INCI Nigella Sativa Seed Oil
Appearance Dark yellowy-orange liquid
Usage rate Up to 100%
Texture Smooth, velvetty oil
Scent Distinctly peppery
Absorbency Speed Average
Approximate Melting Point -5°C (23°F)
Solubility Oil
Why do we use it in recipes? Black cumin seed oil is popular for its anti-inflammatory, antimicrobial, and antioxidant properties—it’s very popular for irritated skin and has been shown to be helpful in the treatment of eczema and acne.
Do you need it? No
Refined or unrefined? I’d recommend unrefined.
Strengths Excellent anti-inflammatory properties—it’s a great choice for products for irritated skin.
Weaknesses You might not be a big fan of the scent.
Alternatives & Substitutions According to Modern Cosmetics black cumin seed oil is very unique; they state there is “no suitable substitute”. I would probably choose something like evening primrose oil if a substitution was required.
How to Work with It Include it in the oil phase of your recipes; it can be hot or cold processed, but if you can avoid heating it that’s probably best.
Storage & Shelf Life Stored somewhere cool, dark, and dry, black cumin seed oil should last at least one to two years. I recommend storing it in the fridge.
Tips, Tricks, and Quirks Black cumin seed oil contains two fatty acids we rarely see—arachidic acid and behenic acid, both at about 1%.
Recommended starter amount 100mL (3.3 fl oz)
Where to Buy it  Buy it from an online DIY ingredient supplier.

Some Recipes that Use Black Cumin Seed Oil

Borage Oil

What is it? A carrier oil pressed from the seeds of the borage flower. It is primarily comprised of linoleic and γ–linolenic acid.
INCI Borago Officinalis Seed Oil
Appearance Pale yellow liquid oil
Usage rate Up to 100%
Texture A thick, heavy oil
Scent It smells very distinctly oily/fishy; I recommend blending it with other carrier oils and perhaps some essential oils to dilute/mask the scent.
Absorbency Speed Slow
Solubility Oil
Why do we use it in recipes? Borage oil is recommended for acne-prone, mature, dry, and/or sensitive skin.
Do you need it? No, but it is useful to have one of either Evening Primrose, Black Currant Seed, or Borage oil. They all have a similar fatty acid profile so there’s no real need to have more than one of them.
Refined or unrefined? I have tried the unrefined stuff and it’s fine, but if you are quite scent sensitive you might prefer to source the refined variety.
Strengths It’s amazing for battling acne and tacking problematic skin. It’s also recommended for aging skin.
Weaknesses It’s pretty heavy and doesn’t smell amazing.
Alternatives & Substitutions Evening primrose and black currant seed oils have a similar fatty acid profile. They are also similarly heavy and oily-smelling.
How to Work with It Include it in the oil phase of your recipes; avoid extended exposure to heat where possible. I typically aim to dilute it with a lighter oil or in an emulsion.
Storage & Shelf Life Stored somewhere cool, dark, and dry, borage oil should last up to two years. I recommend storing it in the fridge.
Tips, Tricks, and Quirks Try blending it with a faster absorbing oil, like argan or pomegranate seed, to help it sink into the skin faster.
Recommended starter amount 100mL (3.3fl oz) or less
Where to Buy it  Buy it from an online DIY ingredient supplier or Amazon.

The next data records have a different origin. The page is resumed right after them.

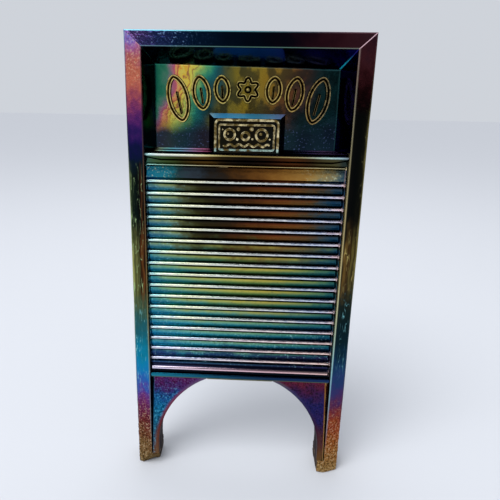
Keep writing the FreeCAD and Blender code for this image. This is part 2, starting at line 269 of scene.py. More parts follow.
def member_relief(u, y, along, stipple, streaks, seed):
    """How far the skin sinks: long mould streaks and, where stipple says, grain."""
    across = u + (y - FRONT) * 0.7
    streak = lattice_noise(across, along, 0.55, 11.0, seed)
    streak = streak + 0.5 * lattice_noise(across, along, 0.3, 5.0, seed + 1)
    grain = lattice_noise(across, along, 0.40, 0.40, seed + 2)
    grain = grain + 0.5 * lattice_noise(across, along, 0.22, 0.22, seed + 3)
    return streaks * (1.5 - streak) / 2 + stipple * (1.5 - grain) / 2


def make_stile(stipple_of_z, streaks_of_z, seed, worn):
    """The right-hand stile; mirrored afterwards for the left."""
    upper, toe = member_outline(), toe_outline()
    foot_round = 0.4
    rows = spaced((0, foot_round, 6), (foot_round, 3.4, 22), (3.4, 3.8, 6), (3.8, 22, 130),
                  (22, 90, 260), (90, TOP, 90))
    rings = []
    for z in rows:
        blend = smoothstep(3.68, 3.52, z) if z < 5 else 0.0
        outline = upper + (toe - upper) * blend
        normal = outward(outline)
        lift = max(foot_round - z, 0)
        inset = foot_round - math.sqrt(foot_round ** 2 - lift ** 2)
        sink = member_relief(outline[:, 0], outline[:, 1], np.full(len(outline), z),
                             stipple_of_z(z), streaks_of_z(z), seed)
        fade = smoothstep(TOP, TOP - 0.8, z)
        outline = outline - normal * (inset + sink * fade)[:, None]
        slant = np.clip((z - 90) / (TOP - 90), 0, 1)
        ring_z = z - outline[:, 0] * MITRE * slant
        rings.append(np.stack([HALF - outline[:, 0], outline[:, 1], ring_z], -1))
    rings = np.array(rings)
    if worn:
        wear_down(rings)
    return tube(rings)


def wear_down(rings):
    """Flattens what stands out past the slanting worn plane at the foot's inner front corner."""
    on_floor_outside = np.array([HALF - 0.8, FRONT + 1.15, 0])
    on_front = np.array([INNER_X, FRONT + 0.2, 4.4])
    on_floor_inside = np.array([LEG_INNER, FRONT + 3.4, 0])
    normal = np.cross(on_front - on_floor_outside, on_floor_inside - on_floor_outside)
    normal *= -np.sign(normal[1]) / np.linalg.norm(normal)
    past = (rings - on_front) @ normal
    dent = 0.05 * lattice_noise(rings[..., 0], rings[..., 2], 0.8, 0.8, 71) + 0.06
    past = np.where(rings[..., 2] < 8, np.maximum(past + dent, 0), 0)
    rings -= past[..., None] * normal
    rings[..., 2] = np.maximum(rings[..., 2], 0)


def make_top_rail(seed):
    outline = member_outline()
    normal = outward(outline)
    rings = []
    for t in np.linspace(-1, 1, 361):
        x = t * HALF
        stipple = 0.014 * smoothstep(-8, -18, x)
        sink = member_relief(outline[:, 0], outline[:, 1], np.full(len(outline), x), stipple, 0.02, seed)
        fade = smoothstep(1.0, 0.97, abs(t))
        skin = outline - normal * (sink * fade)[:, None]
        rings.append(np.stack([t * (HALF - skin[:, 0]), skin[:, 1], TOP - skin[:, 0] * MITRE], -1))
    return tube(np.array(rings))


# ---- crest ----
def crest_edges(x, z):
    """How far a place is inside the opening, as a share of each drafted wall: left, right, top."""
    top_edge = CREST_FLOOR_TOP + CREST_TOP_LEAN * x
    return ((INNER_X + x) / (INNER_X + CREST_FLOOR_LEFT),
            (INNER_X - x) / (INNER_X - CREST_FLOOR_RIGHT),
            (INNER_Z - z) / (INNER_Z - top_edge))


def make_crest():
    left_foot, right_foot = CREST_FLOOR_LEFT + 0.4, CREST_FLOOR_RIGHT - 0.4
    xs = spaced((-INNER_X, left_foot, 30), (left_foot, right_foot, 110), (right_foot, INNER_X, 36))
    zs = spaced((LEDGE_TOP, CREST_FLOOR_TOP - 0.8, 60), (CREST_FLOOR_TOP - 0.8, INNER_Z, 48))
    x, z = np.meshgrid(xs, zs)
    start = 0.4
    depth = FLOOR_Y - FRONT
    left, right, top = (start + share * (depth - start) for share in crest_edges(x, z))
    inset = soft_min(soft_min(soft_min(left, right, 0.1), top, 0.1), depth, 0.2)
    ripple = 0.012 * lattice_noise(x, z, 3.1, 3.7, 21) + 0.004 * lattice_noise(x, z, 0.9, 0.9, 22)
    return slab(np.stack([x, FRONT + inset + ripple, z], -1), PANEL_BACK)


# across and up, each as a share of the bead's half width and height: a flat top with round shoulders
BEAD_PROFILE = ((-1, 0), (-0.98, 0.4), (-0.9, 0.8), (-0.74, 0.98), (-0.56, 0.97), (-0.36, 0.8), (0, 0.66),
                (0.36, 0.8), (0.56, 0.97), (0.74, 0.98), (0.9, 0.8), (0.98, 0.4), (1, 0))


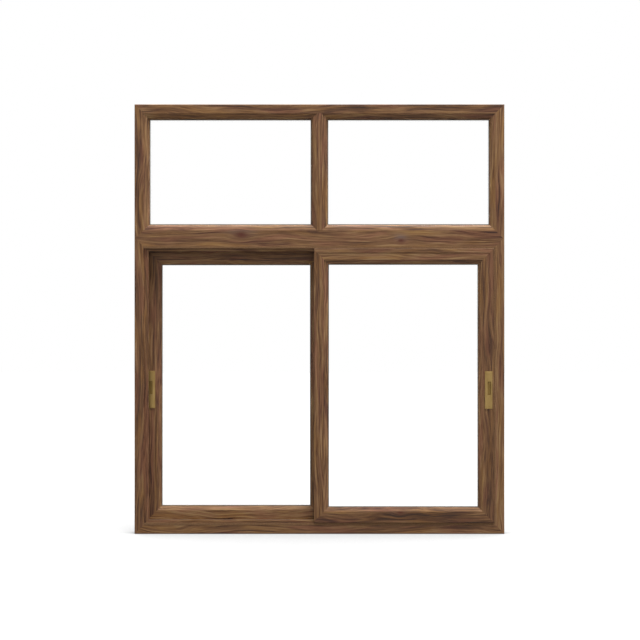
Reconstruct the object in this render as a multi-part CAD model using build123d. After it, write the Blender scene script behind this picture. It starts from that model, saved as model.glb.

Some Recipes that Use Borage Oil

Black Currant Seed Oil

What is it? A carrier oil pressed from the seeds of the black currant. It is mainly comprised of linoleic acid and also contains a small amount of the rare omega-3 fatty acid stearidonic acid.
INCI Ribes Nigrum Seed Oil
Appearance Yellow to green liquid oil
Usage rate Up to 100%
Texture A thick, heavy oil
Scent It smells very distinctly oily/fishy; I recommend blending it with other carrier oils and perhaps some essential oils to dilute/mask the scent.
Absorbency Speed Slow.
Solubility Oil
Why do we use it in recipes? Black Currant Seed Oil is recommended for acne-prone, mature, dry, and/or sensitive skin.
Do you need it? No, but it is useful to have one of either Evening Primrose, Black Currant Seed, or Borage oil. They all have a similar fatty acid profile so there’s no real need to have more than one of them.
Refined or unrefined? I have tried the unrefined stuff and it’s fine, but if you are quite scent sensitive you might prefer to source the refined variety.
Strengths It’s amazing for battling acne and tacking problematic skin. It’s also recommended for aging skin.
Weaknesses It’s pretty heavy and doesn’t smell amazing.
Alternatives & Substitutions Evening primrose and borage oils have similar fatty acid profiles. They are also similarly heavy and oily-smelling.
How to Work with It Include it in the oil phase of your recipes; avoid extended exposure to heat where possible. I typically aim to dilute it with a lighter oil or in an emulsion.
Storage & Shelf Life Stored somewhere cool, dark, and dry, black currant seed oil should last up to two years. I recommend storing it in the fridge.
Tips, Tricks, and Quirks Try blending it with a faster absorbing oil, like argan or pomegranate seed, to help it sink into the skin faster.
Recommended starter amount 100mL (3.3fl oz) or less
Where to Buy it  Buy it from an online DIY ingredient supplier or Amazon.